Key takeaways
Investors were helped by reassuring comments from the Bank of Japan and stronger US jobs market data, while market volatility fell back to more ‘normal’ levels.
Markets attempt to guess the Fed’s next move
Last week’s market turmoil saw speculation about the US Federal Reserve Bank (the Fed) reducing interest rates by more than expected, perhaps before their next planned meeting in September. This reflected fears that weak jobs data showed the US was much closer to a recession than previously thought, and hopes that the move would revive the stock market. Investors have grown used to the Fed being used as a last resort to prevent market turmoil, such as during the global financial crisis of 2007-8 and at the start of the COVID-19 pandemic in 2020. Critics argue that this distorts free markets, but others suggest it reinforces financial stability. On balance, though, it seems unlikely that the Fed will move before September.
Is market volatility always bad?
At the beginning of last week, the main measure of expected volatility in the stock markets, the CBOE Volatility Index (VIX), rose to its highest level since the beginning of the pandemic, before dropping again as the week ended. Volatility is a statistical measure of an asset’s price moves compared to its average performance. When higher, volatility is often associated with dramatic market sell-offs and shares that quickly move higher or lower. As investors feel the effects of share losses more that their gains, high volatility is usually regarded as something to be avoided. However, it’s worth noting that volatility can prove beneficial to long-term investors by providing a lower entry price to a quality long-term holding than would otherwise be the case.

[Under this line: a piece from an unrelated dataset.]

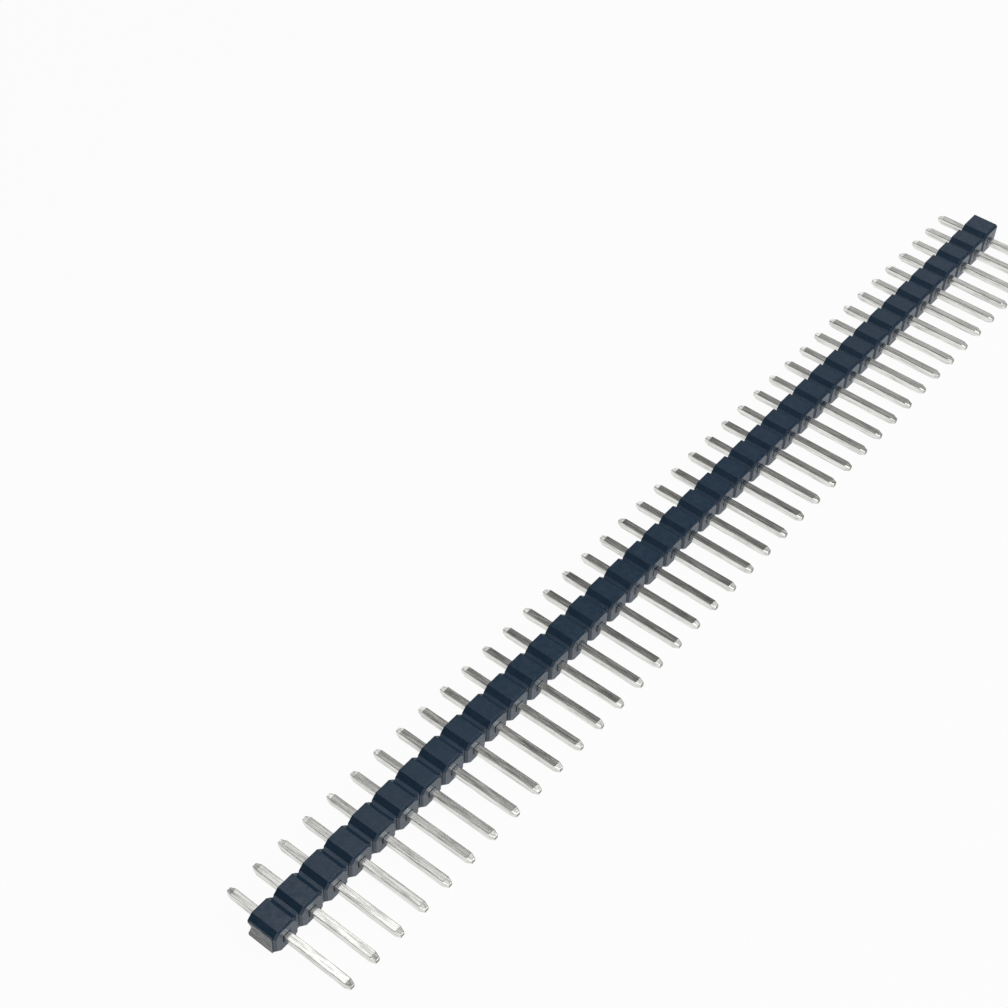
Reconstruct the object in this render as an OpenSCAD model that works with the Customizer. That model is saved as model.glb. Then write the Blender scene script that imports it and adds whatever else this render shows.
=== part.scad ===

Lower inventories and geopolitics support oil price
Despite the Brent crude oil price in dollar terms slumping to its low for the year on Monday, it had recovered to close to positive territory by the end of the week. However, the price remains well below the 12-month high of $98 per barrel, reflecting investor concerns of a possible US recession. Factors helping to support the oil price include economic data suggesting that US recessionary fears are overdone, and an increasingly hostile geopolitical backdrop in the Middle East. A continuing decline in US crude oil inventories, in part a reflection of OPEC+ member production cuts, has also proved helpful.
Market moves
The S&P 500 experienced both its best and worst performing trading days over the past eighteen months, but still managed to end the week within two points of the previous week’s close, supported by more helpful US jobless claims (unemployment benefits) data.
The Japanese stock market staged a strong rebound following a 12.4% decline on Monday. The Bank of Japan, regarded as a catalyst of the recent market unrest, suggested that additional near-term interest rate rises were on hold.
What to look out for this week
On Wednesday, July consumer inflation data in both the US and UK.
On Thursday, the release of UK economic growth (GDP) for the second quarter, as well as US July retail sales and industrial production.
On Friday, preliminary US consumer sentiment data for August.